São dois tipos de discursos políticos: um sem aspas, outro com aspas. Tem a sincera proposta de um candidato, que dispensa aspas; e tem o falso discurso de campanha de um hipócrita: “Sou diferente dos outros candidatos”, com aspas, que vem com o carimbo da hipocrisia.
Aspas não são apenas sinais que abrem e fecham a citação. Tem outros significados: no linguajar gaúcho, “bater aspas” quer dizer bater a orelha. Como expressão popular “fincar as aspas” é o mesmo que cair de cabeça para baixo. E “fincar as aspas no inferno” é o mesmo que desejar a morte à pessoa indesejável. Ou invejada.
Em tempos risonhos e francos, as pessoas tinham inveja. Pura e simplesmente inveja. Com o advento do Facebook, agora surgiu não se sabe de onde a “inveja branca”. Com aspas.
Aspas para Aldous Huxley: “Posso simpatizar com a dor de uma pessoa, mas não com os seus prazeres. Há algo curiosamente monótono na felicidade dos outros”.
Todo marido traído tem aspas. Quem bebe socialmente não usa aspas para reconhecer que é alcoólatra. O padre que nos perdoe, “até que a morte os separe”, só com aspas. Sem aspas, o futebol perde a sua graça: “Vamos continuar trabalhando forte”, diz o desolado lateral; o beque fez “o que o professor mandou”, o goleiro acha que o “futebol é assim mesmo e vamos levantar a cabeça”; o esforçado atacante “não estava numa fase boa”; e o técnico “continua prestigiado”.
Fim de tarde, ele liga para casa: “Vou passar no bar da esquina para tomar um chopinho e logo estou em casa”. Com aspas, ela acredita: “Que bom, logo hoje que fiz aquela sopinha de ervilhas!”. Na boate de luz vermelha, o galã de meia-idade exige: “Serve dois uísques do bom!”. O garçom levanta uma das sobrancelhas e pergunta: “Do bom com aspas ou sem aspas?”.
Aspas para George Bernard Shaw: “O castigo do mentiroso não é que deixam de acreditar nele, mas que ele passa a não acreditar em ninguém”.

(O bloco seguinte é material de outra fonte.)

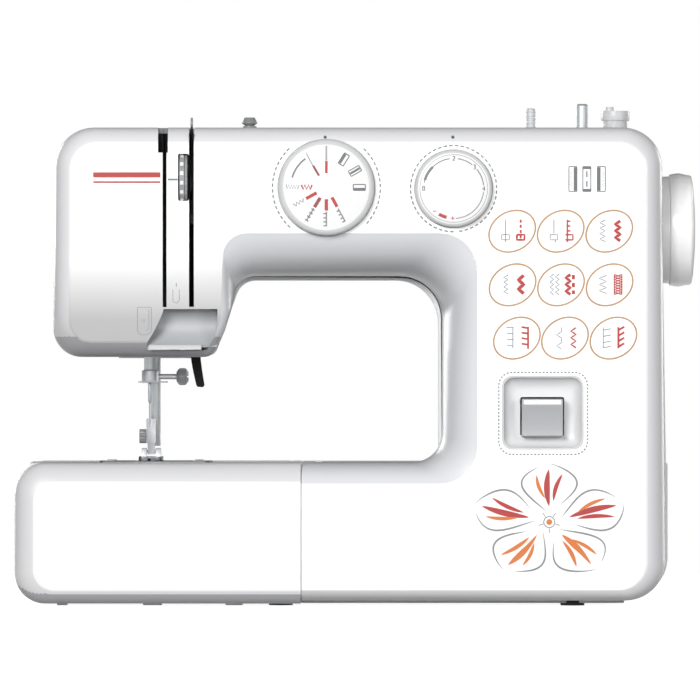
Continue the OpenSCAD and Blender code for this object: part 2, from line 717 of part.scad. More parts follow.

Para quem chegou ao fim de tantas aspas, vamos escolher nossos candidatos com muita calma, sem culpa e sem aspas. O segundo turno não leva aspas. Se já decidiu com muita antecedência em quem vai votar, vote com a sua consciência. Se vai deixar para escolher seus candidatos na boca da urna, “boa sorte!”. Com aspas.